Starting at the line with "Turn this picture" and stopping at the line with "steel channel frames.", repeat each line exactly. Include both and omit the rest.
-- start Given entries --
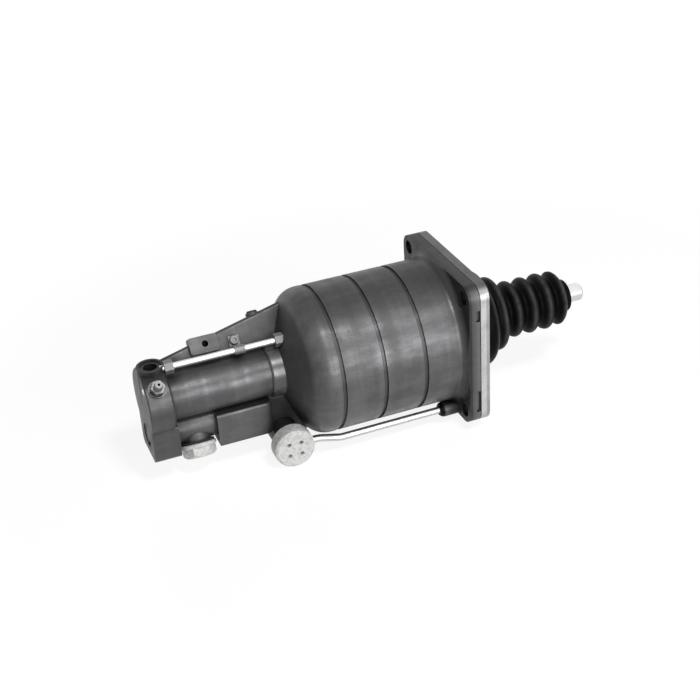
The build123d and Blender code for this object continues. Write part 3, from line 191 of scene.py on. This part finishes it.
class Finish:
    """A material whose nodes come from one method."""

    def __init__(self, name, tree=None):
        if tree is None:
            self.material = bpy.data.materials.new(name)
            self.material.use_nodes = True
            tree = self.material.node_tree
        self.tree = tree
        tree.nodes.clear()

    def node(self, kind, settings=None, inputs=(), output=0, **sockets):
        """Adds a node, whose inputs are given in their order or by name."""
        made = self.tree.nodes.new(kind)
        for key, given in (settings or {}).items():
            if key == "stops":
                for element, (place, shade) in zip(made.color_ramp.elements, given):
                    element.position = place
                    element.color = grey(shade)
            else:
                setattr(made, key, given)
        for slot, given in zip(made.inputs, inputs):
            connect(self.tree, given, slot)
        for key, given in sockets.items():
            connect(self.tree, given, made.inputs[key.replace("_", " ")])
        return Value(self.tree, made.outputs[output]) if made.outputs else None

    def spot(self):
        """The place on the piece, in metres from the origin."""
        return self.node("ShaderNodeTexCoord", output="Object")

    def part(self, vector, axis):
        """A vector's part along one axis."""
        return self.node("ShaderNodeSeparateXYZ", output=axis, Vector=vector)

    def millimetres(self):
        """The place along X, Y and Z, in millimetres."""
        spot = self.spot()
        return [self.part(spot, axis) / MM for axis in "XYZ"]

    def noise(self, spot, scale, detail, roughness, stretch=None):
        if stretch:
            spot = self.node("ShaderNodeMapping", Vector=spot, Scale=stretch)
        return self.node(
            "ShaderNodeTexNoise", Vector=spot, Scale=scale, Detail=detail, Roughness=roughness
        )

    def ramp(self, value, first, last):
        """Value spread between two stops, each a place and what it becomes."""
        return self.node("ShaderNodeValToRGB", {"stops": (first, last)}, Fac=value)

    def tint(self, value, colour):
        """A colour made lighter or darker by a value."""
        return self.node("ShaderNodeVectorMath", {"operation": "SCALE"}, Vector=colour, Scale=value)

    def surface(self, bump, depth, strength, **sockets):
        """The surface shader, with a bump that is so many metres deep."""
        normal = self.node("ShaderNodeBump", Height=bump, Strength=strength, Distance=depth)
        shader = self.node("ShaderNodeBsdfPrincipled", Normal=normal, **sockets)
        self.node("ShaderNodeOutputMaterial", Surface=shader)
        return self.material


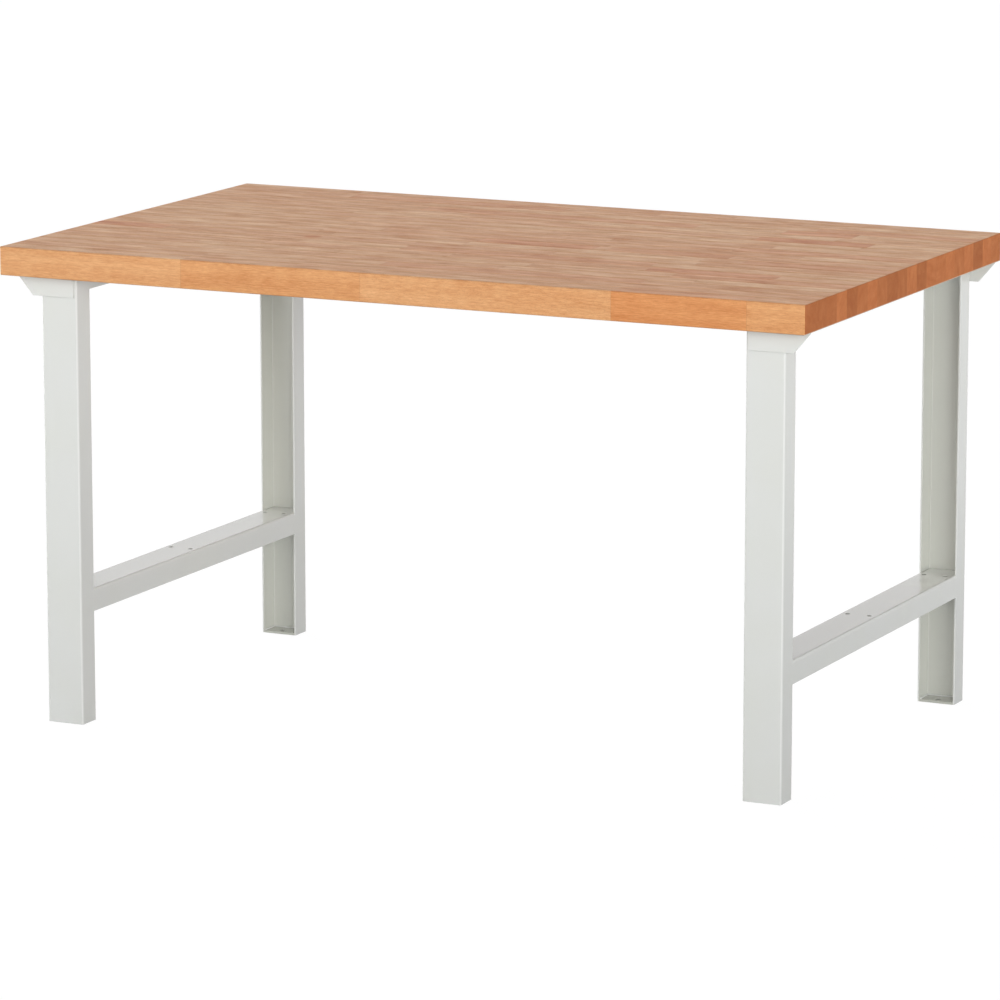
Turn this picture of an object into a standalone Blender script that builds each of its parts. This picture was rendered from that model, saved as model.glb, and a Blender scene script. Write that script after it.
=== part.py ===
"""Workbench: a glued beech block top on two welded steel channel frames.

Units are metres. X runs along the bench, Y from front to back, Z up. The origin
is on the floor, under the middle of the top.
"""

import math

import bmesh
import bpy

# Top
TOP_WIDTH = 1.500
TOP_DEPTH = 0.900
TOP_THICKNESS = 0.050
BENCH_HEIGHT = 0.840
STAVE_WIDTH = 0.045
GLUE_LINE = 0.0002
TOP_ARRIS = 0.0015

# Where the frames stand under the top, measured from its edges to the steel
OVERHANG_LEFT = 0.065
OVERHANG_RIGHT = 0.045
OVERHANG_FRONT = 0.028
OVERHANG_BACK = 0.028

# Folded steel sheet of the legs, rails and carriers
SHEET = 0.003
BEND_INSIDE = 0.002
BEND_STEPS = 6
LEG_WIDTH = 0.070
LEG_DEPTH = 0.045

# Side rail between the two legs of a frame
RAIL_TOP = 0.235
RAIL_HEIGHT = 0.040
RAIL_HOLE = 0.009
RAIL_HOLE_SPACING = 0.040
RAIL_END_HOLE_SETBACK = 0.015

# Carrier that the top lies on, an angle with one flange
CARRIER_HEIGHT = 0.025
CARRIER_HOLE = 0.0075

# Trapezoid wing plate across the head of each leg
WING_HEIGHT = 0.035
WING_REACH = 0.045
WING_FOOT = 0.015
WING_LAND = 0.002
WING_INNER_INSET = 0.005
WING_SHEET = 0.003

# Plate that closes the foot of each leg
FOOT_PLATE = 0.004
FOOT_CORNER = 0.003
FOOT_HOLE = 0.010
FOOT_HOLE_SETBACK = 0.013

# Wood screws that hold the top, driven up through the carriers
SCREW_SHANK = 0.006
SCREW_LENGTH = 0.035
SCREW_POINT = 0.006
SCREW_HEAD = 0.013
SCREW_HEAD_HEIGHT = 0.0040
SCREW_HEAD_RIM = 0.0013
SCREW_HEAD_CROWN = 0.0003
SCREW_SOCKET = 0.005
SCREW_SOCKET_DEPTH = 0.002
SCREW_STATIONS = (-0.34, -0.11, 0.11, 0.34)

# Clearance between pieces that touch, and round the screws
SEAT = 0.0003
HOLE_SIDES = 16

# Colours as linear red, green, blue
POWDER_COAT = (0.66, 0.67, 0.63)
ZINC = (0.60, 0.61, 0.60)
BEECH_SHADES = (
    (0.58, 0.29, 0.13),
    (0.66, 0.36, 0.17),
    (0.52, 0.25, 0.11),
    (0.62, 0.33, 0.16),
    (0.70, 0.40, 0.20),
)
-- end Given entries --
▸ **Solution for this problem**:
Turn this picture of an object into a standalone Blender script that builds each of its parts. This picture was rendered from that model, saved as model.glb, and a Blender scene script. Write that script after it.
=== part.py ===
"""Workbench: a glued beech block top on two welded steel channel frames.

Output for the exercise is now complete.